Ferriss reflects, “Ansata Ibn Halima himself looked more like the old style horses which seemed to be more popular with Americans because he looked more like the horses they were used to seeing. When some people saw Morafic, who was not very often taken out in public, they didn’t know how to take him because he was so extreme. He was a very athletic horse, but had such long, sinewy lines. He was a very different horse.”
Were they human, the Nazeer half-brothers would be among A-List celebrity circles or enduring political families. “Both were excellent sires and developed huge patriarchies, and that blood is very popular today. The Morafic sire line comes down largely from Ruminaja Ali, whom of course sired The Minstril (Ruminaja Ali x *Bahila), who sired Thee Desparado+ (The Minstril x AK Amiri Asmarr).” explains Ferriss. “By and large, Thee Desparado+ is the most prolific sire in Egyptian breeding in terms of the number of foals. His current progeny, I think, is near 1,000 horses.”

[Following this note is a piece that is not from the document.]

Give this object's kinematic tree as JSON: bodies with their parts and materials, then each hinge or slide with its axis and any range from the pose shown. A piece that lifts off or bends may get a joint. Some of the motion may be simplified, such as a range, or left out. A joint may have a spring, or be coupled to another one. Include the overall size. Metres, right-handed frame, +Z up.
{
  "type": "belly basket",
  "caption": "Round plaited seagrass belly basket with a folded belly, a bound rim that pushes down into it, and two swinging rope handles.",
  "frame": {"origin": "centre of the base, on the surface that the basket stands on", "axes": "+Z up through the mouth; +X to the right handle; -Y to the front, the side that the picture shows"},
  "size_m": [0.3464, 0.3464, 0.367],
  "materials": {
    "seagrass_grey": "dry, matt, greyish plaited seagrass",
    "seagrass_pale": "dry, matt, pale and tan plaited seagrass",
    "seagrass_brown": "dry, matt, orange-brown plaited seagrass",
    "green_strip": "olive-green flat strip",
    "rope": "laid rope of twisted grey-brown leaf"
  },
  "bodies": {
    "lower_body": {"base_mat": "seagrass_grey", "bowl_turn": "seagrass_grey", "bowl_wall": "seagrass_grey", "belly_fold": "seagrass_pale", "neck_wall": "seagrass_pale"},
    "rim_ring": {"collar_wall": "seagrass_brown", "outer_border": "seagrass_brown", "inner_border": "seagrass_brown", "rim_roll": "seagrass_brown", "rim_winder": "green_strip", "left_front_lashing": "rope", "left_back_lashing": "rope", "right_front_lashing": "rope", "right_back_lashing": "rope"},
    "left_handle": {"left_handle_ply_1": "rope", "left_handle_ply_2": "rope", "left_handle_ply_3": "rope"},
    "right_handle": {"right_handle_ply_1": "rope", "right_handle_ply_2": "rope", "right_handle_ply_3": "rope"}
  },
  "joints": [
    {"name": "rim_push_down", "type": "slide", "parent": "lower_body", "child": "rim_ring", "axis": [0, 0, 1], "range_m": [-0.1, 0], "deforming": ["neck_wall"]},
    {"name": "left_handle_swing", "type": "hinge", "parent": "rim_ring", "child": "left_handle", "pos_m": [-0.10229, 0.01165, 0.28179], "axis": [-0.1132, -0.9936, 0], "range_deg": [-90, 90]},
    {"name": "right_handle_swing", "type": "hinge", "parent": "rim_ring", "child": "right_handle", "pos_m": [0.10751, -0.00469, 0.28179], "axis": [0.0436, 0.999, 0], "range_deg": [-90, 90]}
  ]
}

Deceased in 2013, Thee Desparado+ is still breeding via frozen semen (through Arabians Ltd.) as is his grandsire, Ruminaja Ali—now 21 years after his death (from Bergren Family Arabians) thanks to advanced reproductive technology using the ICSI procedure (Intracytoplasmic Sperm Injection). Frozen semen from Ansata Arabian Stud's prized stallions of the past continues Ansata Ibn Halima’s legacy.
“Another Straight Egyptian stallion that was very influential and never bred to a Straight Egyptian was Aswan (Nazeer x Yosreia),” mentions Ferriss. A political gift from Egypt to Russia for assistance in building the Aswan Dam, Aswan was a seven-eighths brother to *Ansata Ibn Halima. “Aswan’s grandson in this country was the National Champion Padron (Patron x Odessa), the sire of Padrons Psyche (Padron x Kilika),” adds Ferriss. “That’s what’s remarkable within the breed now. You have Ansata Ibn Halima, Morafic and Aswan, the three most influential sons of Nazeer. That may be the most prolific sire line now in the breed, or at least in North America.”

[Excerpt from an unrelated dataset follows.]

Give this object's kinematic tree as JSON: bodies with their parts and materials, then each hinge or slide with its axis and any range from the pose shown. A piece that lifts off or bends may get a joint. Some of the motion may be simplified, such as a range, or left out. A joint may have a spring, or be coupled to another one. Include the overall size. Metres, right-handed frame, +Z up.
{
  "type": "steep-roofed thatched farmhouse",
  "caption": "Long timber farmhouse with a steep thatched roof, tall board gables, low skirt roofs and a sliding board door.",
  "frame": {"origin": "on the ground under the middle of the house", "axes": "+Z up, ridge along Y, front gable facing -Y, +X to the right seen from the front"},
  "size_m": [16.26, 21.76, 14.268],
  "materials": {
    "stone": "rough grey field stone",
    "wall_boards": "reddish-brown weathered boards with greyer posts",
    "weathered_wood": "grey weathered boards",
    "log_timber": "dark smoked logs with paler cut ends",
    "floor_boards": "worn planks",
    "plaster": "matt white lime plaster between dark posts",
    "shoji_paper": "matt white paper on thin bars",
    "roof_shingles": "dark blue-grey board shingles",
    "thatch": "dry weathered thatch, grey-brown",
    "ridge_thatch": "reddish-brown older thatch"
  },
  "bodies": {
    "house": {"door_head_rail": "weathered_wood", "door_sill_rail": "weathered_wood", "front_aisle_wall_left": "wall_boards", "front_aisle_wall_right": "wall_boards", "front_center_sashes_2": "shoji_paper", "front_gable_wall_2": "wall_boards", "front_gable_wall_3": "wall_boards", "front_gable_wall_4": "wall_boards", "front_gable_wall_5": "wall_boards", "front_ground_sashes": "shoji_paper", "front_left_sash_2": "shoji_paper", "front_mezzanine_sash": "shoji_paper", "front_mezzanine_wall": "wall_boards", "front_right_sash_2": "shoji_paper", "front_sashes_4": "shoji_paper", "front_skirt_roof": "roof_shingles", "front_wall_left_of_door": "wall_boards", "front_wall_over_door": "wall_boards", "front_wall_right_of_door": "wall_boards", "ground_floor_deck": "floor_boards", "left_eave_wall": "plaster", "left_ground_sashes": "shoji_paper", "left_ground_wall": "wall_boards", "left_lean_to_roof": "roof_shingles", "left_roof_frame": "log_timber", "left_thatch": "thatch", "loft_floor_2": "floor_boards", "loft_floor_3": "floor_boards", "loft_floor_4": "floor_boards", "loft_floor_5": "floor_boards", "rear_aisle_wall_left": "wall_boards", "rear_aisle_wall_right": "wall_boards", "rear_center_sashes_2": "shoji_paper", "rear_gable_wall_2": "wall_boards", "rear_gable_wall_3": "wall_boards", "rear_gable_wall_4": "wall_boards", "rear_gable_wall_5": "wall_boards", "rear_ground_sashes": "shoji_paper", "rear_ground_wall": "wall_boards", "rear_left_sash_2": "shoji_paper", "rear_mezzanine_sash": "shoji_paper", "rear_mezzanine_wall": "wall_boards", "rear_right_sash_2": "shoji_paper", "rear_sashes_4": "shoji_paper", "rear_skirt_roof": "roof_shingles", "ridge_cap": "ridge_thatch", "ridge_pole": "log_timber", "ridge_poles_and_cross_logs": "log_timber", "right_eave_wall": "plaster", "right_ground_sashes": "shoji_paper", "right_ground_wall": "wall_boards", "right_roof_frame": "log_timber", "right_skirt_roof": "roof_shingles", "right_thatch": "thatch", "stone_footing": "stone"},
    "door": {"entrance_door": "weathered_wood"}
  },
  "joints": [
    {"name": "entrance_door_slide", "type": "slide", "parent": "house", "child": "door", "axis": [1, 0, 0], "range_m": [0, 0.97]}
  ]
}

“The Arabian horse is growing fast in Saudi Arabia,” says Ferriss. “For decades that population had gone down as Arabians had grown in Europe and America. Now a lot of those counties are getting back into it. The growth is kind of shifting in that direction.” He shares, “I’ve been stunned by what I hear of the new breeders in Egypt. A friend who was working for the World Bank said that there are now 400 breeders of Straight Egyptian horses in Egypt. There used to be only 20 or 30, not counting the government stud.”
With a passport stamped by countless countries, Ferriss keeps the flame burning for travel closer to home. “There is no substitute, in my mind, for going to the farm and seeing the horses. The more you see, the more you understand the great diversity in the Arabian breed and also how the different pieces of the puzzle come together when you decide to breed, ride or show. When you see their body language and how they react to their surroundings, it tells you a lot about a horse. I’m still a firm believer in get in the car and take a road trip. That’s how we all used to do it. Seeing them at the wash rack, you can learn a lot of things.”

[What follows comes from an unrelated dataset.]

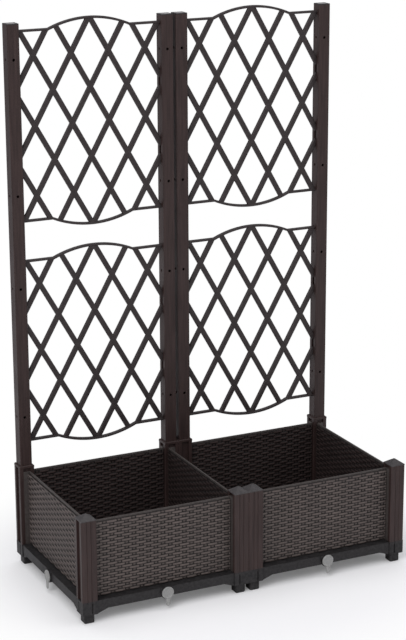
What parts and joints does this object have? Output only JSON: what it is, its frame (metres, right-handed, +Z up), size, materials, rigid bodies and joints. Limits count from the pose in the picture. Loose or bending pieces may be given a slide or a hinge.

Perspectives can change too. “The truth is, the Straight Egyptian horse has the ability and can compete on the world stage in performance. For some reason or another, it just has not taken root in America. They’re beautiful horses, and people want them for their beauty,” reflects Ferriss. “Getting pigeonholed into one type of thinking takes away opportunities. Probably one of the most successful Straight Egyptian stallions in performance was a stallion imported from Egypt named *Sakr (Sultann x Enayat). He was out of a Morafic daughter.”
“The thing I was told when I was first getting started is the best money you can spend is on books and resources to learn about the past in the pedigrees and take it forward from there,” says Ferriss who put considerable time and energy into The Pyramid Society 50th Anniversary Reference Handbook Volume XIII, which debuts at the 2018 Egyptian Event. “It’s quite an international panorama on Egyptian breeding,” explains Ferriss, ever the advocate of good reference books. “In my library, there’s a lot [and it’s] the best money I’ve ever spent on learning about horses.”
Reflecting on his unexpected journey because of a Half-Arabian riding horse decades ago, Ferriss says, “The more one can understand the Arabian and its history, the more he can enjoy the breed and do right by it for the next generation. Don’t lose sight of the special qualities. Most who have become breeders and owners of Straight Egyptian horses value the same things that others do in the Arabian breed.” His words are from the heart. “It’s important to keep an open mind. People have more in common than you would think. If you get too pigeonholed into one label, or even one narrow concept within a label, you risk losing the diversity of the Arabian horse. When you lose the diversity, you lose those characteristics.”